ETA President acquitted: In early April, Kassahun Kebede, the President of the ETA, was released after the Federal High Court had found him not guilty of the charges against him. He had been accused by the government of "diverting the association from its objectives" and "inciting its members, young people and the general public to violence". He had been in prison since 1 November 2005.
Harassment of two of the released ETA leaders: On leaving prison, Meqcha Mengistu and Tilahun Ayalew were unable to return to work. Their directors asked them to provide written justification of their absences, but the police in Addis Ababa refused to produce the necessary document.
Three leaders rearrested together with two other activists: On 30 May, Meqcha Mengistu and Antenech Getenet were rearrested. Tihalun Ayalew, who the police were also looking for, disappeared when he heard he was to be arrested. His wife, Azmera Shiferaw, was taken off by the police for interrogation. On 4 June it was the turn of Woldie Dana to be rearrested. The four teachers were once again accused of belonging to an illegal organisation, the "Ethiopian Patriotic Front". In August, two other members of the ETA were arrested: Berrhanu Aba-Debissa and Wibit Legamo, the wife of Woldie Dana. On 29 October, Antenech Getenet was released on bail, as were Woldie Dana and Berrhanu Aba-Debissa on 27 December.
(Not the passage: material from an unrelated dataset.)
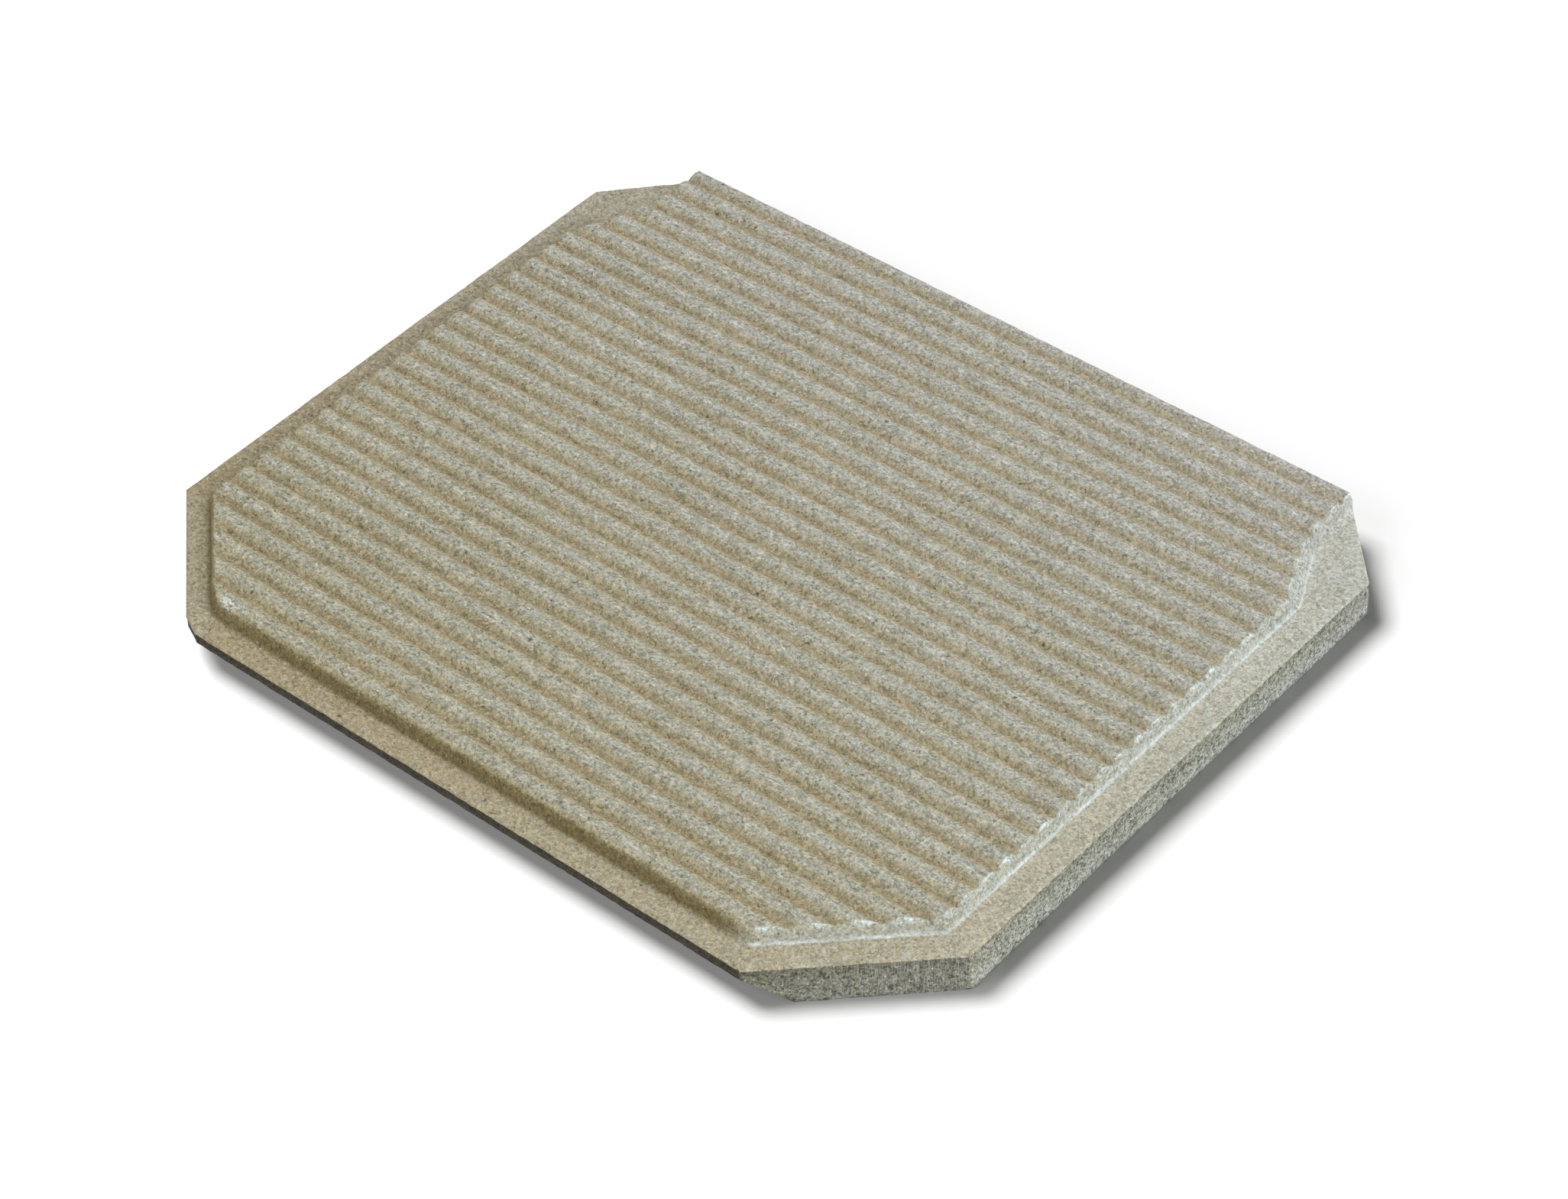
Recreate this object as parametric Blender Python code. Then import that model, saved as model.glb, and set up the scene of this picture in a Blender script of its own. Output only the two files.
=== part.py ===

At the end of the year, Meqcha Mengistu remained in prison, whilst there was no news of Tihalun Ayalew.
Intimidation, arrests and murders of trade unionists in the agricultural sector: During the year, the National Workers Federation for Crops, Fisheries and the Agro-Industry reported several cases of police intimidation of its local leaders in the Oromiya region with the management's connivance. Several union leaders were arrested. The union reports that activists were killed by the police in a sugar cane plantation in Afar state.